Singapore’s factory activity expanded for the ninth consecutive month, data from the Singapore Institute of Purchasing & Materials Management (SIPMM) showed.
The Purchasing Managers’ Index posted an increase of 0.3 points from the previous month to post a faster rate of expansion at 50.8.
This is the highest reading recorded since March 2019 when the PMI also posted a reading of 50.8.
A PMI reading above 50 indicates that the manufacturing economy is generally expanding, while a figure below that threshold points to contraction.
March’s reading was attributed to higher expansion rates in the indexes of new orders, new exports, inventory, employment and a slower expansion for the factory output index, said SIPMM.
Higher rates of expansion were recorded for the indexes of imports, input prices and order backlog. A lower rate of expansion was recorded for the finished goods stock index.
The employment index reverted to a marginal expansion after recording contractions for 13 consecutive months.

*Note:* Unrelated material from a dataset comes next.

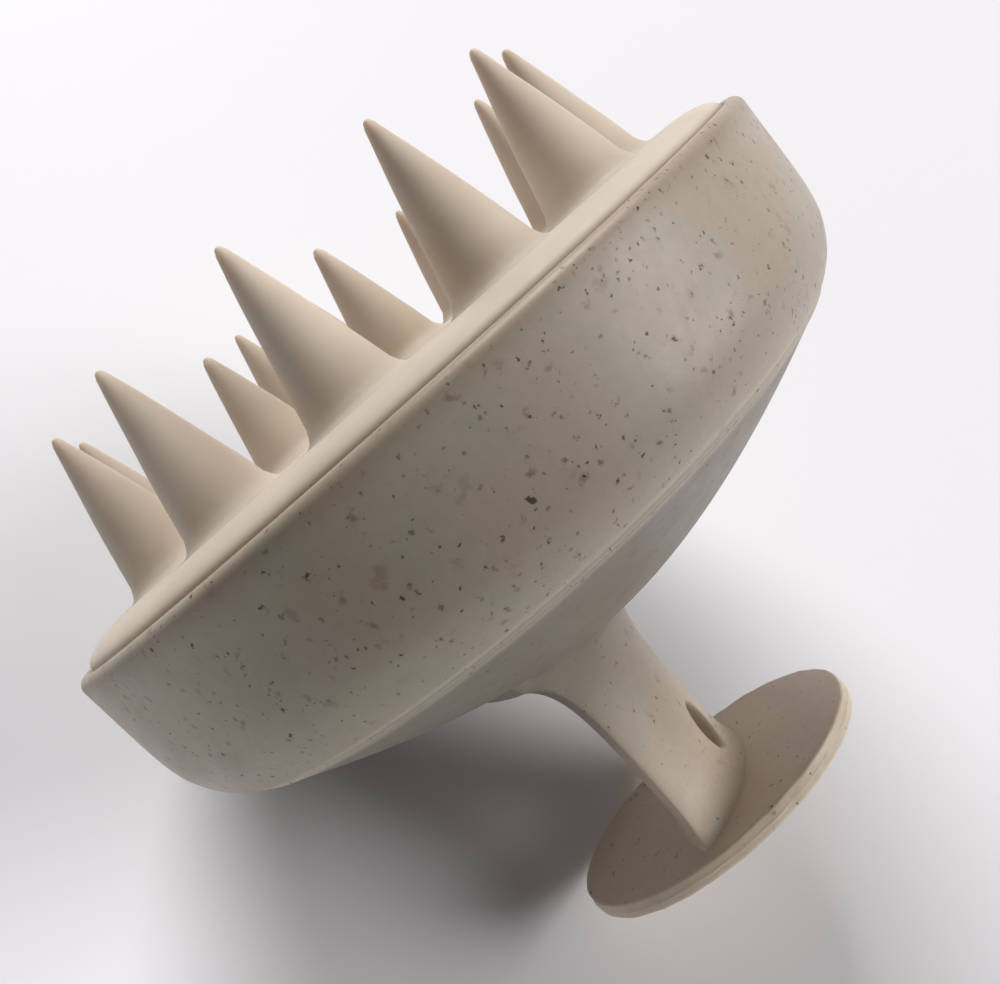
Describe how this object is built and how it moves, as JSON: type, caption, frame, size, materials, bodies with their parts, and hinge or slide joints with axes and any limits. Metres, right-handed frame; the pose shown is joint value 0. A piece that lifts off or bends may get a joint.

“Just when manufacturers were looking to a brighter outlook at the start of the year, the supply chain environment is again faced with supply disruptions that were caused by the Suez Canal blockage,” said Ms Poh, vice president of industry engagement and development at SIPMM.
Ms Poh added that although the blockage has been cleared, manufacturers expect the impact to last for several months. A
Other figures of the SIPMM
The Electronics Sector PMI posted a further dip of 0.2 points from the previous month to record a slower expansion at 50.6.
This is the eighth month of expansion for the electronics sector, said SIPMM.
The latest electronics sector reading was attributed to slower expansion rates for the indexes of new orders, new exports, factory output, inventory and employment.
However, higher expansion rates were recorded for the electronics sector in the indexes of finished goods stock, imports, input prices and order backlog.